Thank you, Madam Deputy Speaker, for calling me to speak in this important debate.

Like the constituents of all Members of this House, my constituents are experiencing a cost of living crisis, but for many in Easington, this is not a new or a temporary crisis. We need only look at food poverty and the normalisation of the use of food banks, many of which have been overwhelmed after a decade of Tory policies. In 2010, the Trussell Trust distributed around 40,000 emergency food parcels; last year, more than 2.5 million parcels were delivered. Shocking though those figures are, they do not even count independent food banks, such as those that operate in my constituency, including the much-valued service run by the East Durham Trust and the Dawdon Community Centre. Those figures, which show the exponential increase in food bank usage, are a sign of economic failure. People should be angry at a growing, Government-imposed cost of living crisis in which millions of families are experiencing hardship, as some of them have for more than a decade now.

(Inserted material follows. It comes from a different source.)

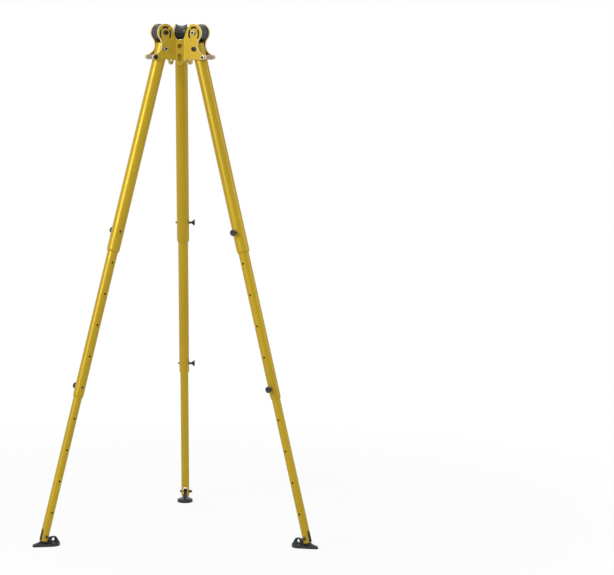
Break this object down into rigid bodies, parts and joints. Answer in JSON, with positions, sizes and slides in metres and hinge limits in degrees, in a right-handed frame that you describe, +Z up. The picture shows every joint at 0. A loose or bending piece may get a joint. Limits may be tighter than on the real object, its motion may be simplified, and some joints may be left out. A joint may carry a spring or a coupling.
{
  "type": "lifting tripod",
  "caption": "Telescopic aluminium tripod with bent head plates, rope pulleys over the legs, pull-out lock pins and tilting cast shoes, for hoisting over an opening.",
  "frame": {"origin": "centre of the footprint, on the floor", "axes": "+Z up; -Y towards the head plate between the two front legs; the rear leg points along +Y"},
  "size_m": [1.349, 1.1715, 2.4299],
  "materials": {
    "yellow_coat": "satin coat",
    "dark_nylon": "matte",
    "bronze": "turned",
    "black_steel": "black oxide",
    "zinc_plate": "zinc plated",
    "pin_steel": "black knob",
    "cast_shoe": "as cast, painted"
  },
  "bodies": {
    "head": {"head_plate_front": "yellow_coat", "head_plate_rear_left": "yellow_coat", "head_plate_rear_right": "yellow_coat", "pulley_bush_front_left": "bronze", "axle_bolt_front_left": "black_steel", "axle_nut_front_left": "zinc_plate", "pivot_bolt_front_left": "black_steel", "pivot_nut_front_left": "zinc_plate", "stop_bolt_front_left": "black_steel", "stop_nut_front_left": "zinc_plate", "stop_spacer_front_left": "zinc_plate", "pulley_bush_front_right": "bronze", "axle_bolt_front_right": "black_steel", "axle_nut_front_right": "zinc_plate", "pivot_bolt_front_right": "black_steel", "pivot_nut_front_right": "zinc_plate", "stop_bolt_front_right": "black_steel", "stop_nut_front_right": "zinc_plate", "stop_spacer_front_right": "zinc_plate", "pulley_bush_rear": "bronze", "axle_bolt_rear": "black_steel", "axle_nut_rear": "zinc_plate", "pivot_bolt_rear": "black_steel", "pivot_nut_rear": "zinc_plate", "stop_bolt_rear": "black_steel", "stop_nut_rear": "zinc_plate", "stop_spacer_rear": "zinc_plate"},
    "pulley_front_left": {"pulley_front_left": "dark_nylon"},
    "upper_front_left": {"upper_tube_front_left": "yellow_coat"},
    "middle_front_left": {"middle_tube_front_left": "yellow_coat", "middle_guide_front_left": "dark_nylon"},
    "lower_front_left": {"lower_tube_front_left": "yellow_coat", "lower_guide_front_left": "dark_nylon", "foot_bolt_front_left": "black_steel", "foot_nut_front_left": "zinc_plate"},
    "foot_front_left": {"foot_front_left": "cast_shoe"},
    "upper_pin_front_left": {"upper_lock_pin_front_left": "pin_steel"},
    "lower_pin_front_left": {"lower_lock_pin_front_left": "pin_steel"},
    "pulley_front_right": {"pulley_front_right": "dark_nylon"},
    "upper_front_right": {"upper_tube_front_right": "yellow_coat"},
    "middle_front_right": {"middle_tube_front_right": "yellow_coat", "middle_guide_front_right": "dark_nylon"},
    "lower_front_right": {"lower_tube_front_right": "yellow_coat", "lower_guide_front_right": "dark_nylon", "foot_bolt_front_right": "black_steel", "foot_nut_front_right": "zinc_plate"},
    "foot_front_right": {"foot_front_right": "cast_shoe"},
    "upper_pin_front_right": {"upper_lock_pin_front_right": "pin_steel"},
    "lower_pin_front_right": {"lower_lock_pin_front_right": "pin_steel"},
    "pulley_rear": {"pulley_rear": "dark_nylon"},
    "upper_rear": {"upper_tube_rear": "yellow_coat"},
    "middle_rear": {"middle_tube_rear": "yellow_coat", "middle_guide_rear": "dark_nylon"},
    "lower_rear": {"lower_tube_rear": "yellow_coat", "lower_guide_rear": "dark_nylon", "foot_bolt_rear": "black_steel", "foot_nut_rear": "zinc_plate"},
    "foot_rear": {"foot_rear": "cast_shoe"},
    "upper_pin_rear": {"upper_lock_pin_rear": "pin_steel"},
    "lower_pin_rear": {"lower_lock_pin_rear": "pin_steel"}
  },
  "joints": [
    {"name": "pulley_spin_front_left", "type": "hinge", "parent": "head", "child": "pulley_front_left", "pos_m": [-0.08487, -0.23998, 2.3876], "axis": [0.5, -0.866, 0], "continuous": true},
    {"name": "leg_fold_front_left", "type": "hinge", "parent": "head", "child": "upper_front_left", "pos_m": [-0.0866, -0.24098, 2.3121], "axis": [0.5, -0.866, 0], "range_deg": [0, 15]},
    {"name": "middle_slide_front_left", "type": "slide", "parent": "upper_front_left", "child": "middle_front_left", "axis": [0.2241, 0.1294, 0.9659], "range_m": [0, 0.6]},
    {"name": "lower_slide_front_left", "type": "slide", "parent": "middle_front_left", "child": "lower_front_left", "axis": [0.2241, 0.1294, 0.9659], "range_m": [0, 0.6]},
    {"name": "foot_tilt_front_left", "type": "hinge", "parent": "lower_front_left", "child": "foot_front_left", "pos_m": [-0.61222, -0.54445, 0.047], "axis": [0.5, -0.866, 0], "range_deg": [-30, 25]},
    {"name": "upper_pin_pull_front_left", "type": "slide", "parent": "upper_front_left", "child": "upper_pin_front_left", "axis": [-0.5, 0.866, 0], "range_m": [0, 0.063]},
    {"name": "lower_pin_pull_front_left", "type": "slide", "parent": "middle_front_left", "child": "lower_pin_front_left", "axis": [-0.5, 0.866, 0], "range_m": [0, 0.052]},
    {"name": "pulley_spin_front_right", "type": "hinge", "parent": "head", "child": "pulley_front_right", "pos_m": [0.08487, -0.23998, 2.3876], "axis": [0.5, 0.866, 0], "continuous": true},
    {"name": "leg_fold_front_right", "type": "hinge", "parent": "head", "child": "upper_front_right", "pos_m": [0.0866, -0.24098, 2.3121], "axis": [0.5, 0.866, 0], "range_deg": [0, 15]},
    {"name": "middle_slide_front_right", "type": "slide", "parent": "upper_front_right", "child": "middle_front_right", "axis": [-0.2241, 0.1294, 0.9659], "range_m": [0, 0.6]},
    {"name": "lower_slide_front_right", "type": "slide", "parent": "middle_front_right", "child": "lower_front_right", "axis": [-0.2241, 0.1294, 0.9659], "range_m": [0, 0.6]},
    {"name": "foot_tilt_front_right", "type": "hinge", "parent": "lower_front_right", "child": "foot_front_right", "pos_m": [0.61222, -0.54445, 0.047], "axis": [0.5, 0.866, 0], "range_deg": [-30, 25]},
    {"name": "upper_pin_pull_front_right", "type": "slide", "parent": "upper_front_right", "child": "upper_pin_front_right", "axis": [-0.5, -0.866, 0], "range_m": [0, 0.063]},
    {"name": "lower_pin_pull_front_right", "type": "slide", "parent": "middle_front_right", "child": "lower_pin_front_right", "axis": [-0.5, -0.866, 0], "range_m": [0, 0.052]},
    {"name": "pulley_spin_rear", "type": "hinge", "parent": "head", "child": "pulley_rear", "pos_m": [0, -0.09298, 2.3876], "axis": [-1, 0, 0], "continuous": true},
    {"name": "leg_fold_rear", "type": "hinge", "parent": "head", "child": "upper_rear", "pos_m": [0, -0.09098, 2.3121], "axis": [-1, 0, 0], "range_deg": [0, 15]},
    {"name": "middle_slide_rear", "type": "slide", "parent": "upper_rear", "child": "middle_rear", "axis": [0, -0.2588, 0.9659], "range_m": [0, 0.6]},
    {"name": "lower_slide_rear", "type": "slide", "parent": "middle_rear", "child": "lower_rear", "axis": [0, -0.2588, 0.9659], "range_m": [0, 0.6]},
    {"name": "foot_tilt_rear", "type": "hinge", "parent": "lower_rear", "child": "foot_rear", "pos_m": [0, 0.51595, 0.047], "axis": [-1, 0, 0], "range_deg": [-30, 25]},
    {"name": "upper_pin_pull_rear", "type": "slide", "parent": "upper_rear", "child": "upper_pin_rear", "axis": [1, 0, 0], "range_m": [0, 0.063]},
    {"name": "lower_pin_pull_rear", "type": "slide", "parent": "middle_rear", "child": "lower_pin_rear", "axis": [1, 0, 0], "range_m": [0, 0.052]}
  ]
}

There is no doubt about it: the Conservative party is making life harder for ordinary families. As many Opposition Members have said, poverty and policies that lead to increased poverty and inequality are a political choice—a political choice that the Government party has made in this case. Prices are rising: food, energy, fuel, diesel, petrol and housing costs are rising. Government Members were all elected on a promise not to increase taxes, and that includes national insurance contributions, which I understand the Prime Minister himself personally signed off.

We know that the Prime Minister’s political promises, whether made at the Dispatch Box or in an election manifesto, are ephemeral. An average worker’s income will be cut by more than £250 a year due to this national insurance hike. It will wipe out the council tax rebate that Ministers have referred to, as well as half of the Government’s mandatory energy loan.

The majority of my constituents will not see the benefit of capping social care costs because of the relatively low value of their properties. The Government’s policies make the poorest pay to protect the assets of the wealthy and the inheritance of the richest in society; I will come back to that in a moment. They will entrench poverty and economic inequality for generations to come.

This is a bad policy and a bad tax for the communities I represent, who face a social care tax double whammy next month. My constituents suffer not only from the policies of the national Conservative Government, but locally from the Tory-led coalition and alliance on Durham County Council. I quote the Tory leader of the Conservative group, who holds the finance portfolio on the council:

“There is no crisis in adult social care in County Durham. Members must take their information from our council reports and not from primary school level BBC National news reports.”

We have all been put firmly in our places.

Councillor Bell, I am sad to say, is being supported and facilitated by the Liberal Democrats, the Green party and the independents. They will be raising the council tax adult social care precept by 3% in Durham, despite having been elected on a manifesto promise that there would be zero increase in council tax. My constituents are being hit by two Tory taxes to pay for the cost of social care. Of the national insurance contribution we are discussing, I am not sure any of it will go to social care, but we shall see.

I will pick up on a point made by my hon. Friend Mr Betts about the inherent unfairness of council tax. That tax disproportionately hits the poorest living in low-value properties. In my Easington constituency, of more than 40,000 hereditaments or properties, 75% are in band A. A home in band A in Easington, valued at £80,000, is paying around £29.75 a week in council tax. In contrast, a Russian oligarch’s band H home in Kensington, valued at £125 million, pays just £50.52 a week in council tax. It is a disgrace.

The Government have the wrong priorities, and last night’s votes on the Economic Crime (Transparency and Enforcement) Bill showed that. We do not need more tax—we need fairer tax. They should scrap the national insurance tax hike, work with me and others and with the Fairer Share campaign to scrap council tax, and support a proportional property tax to counter the cost of living crisis.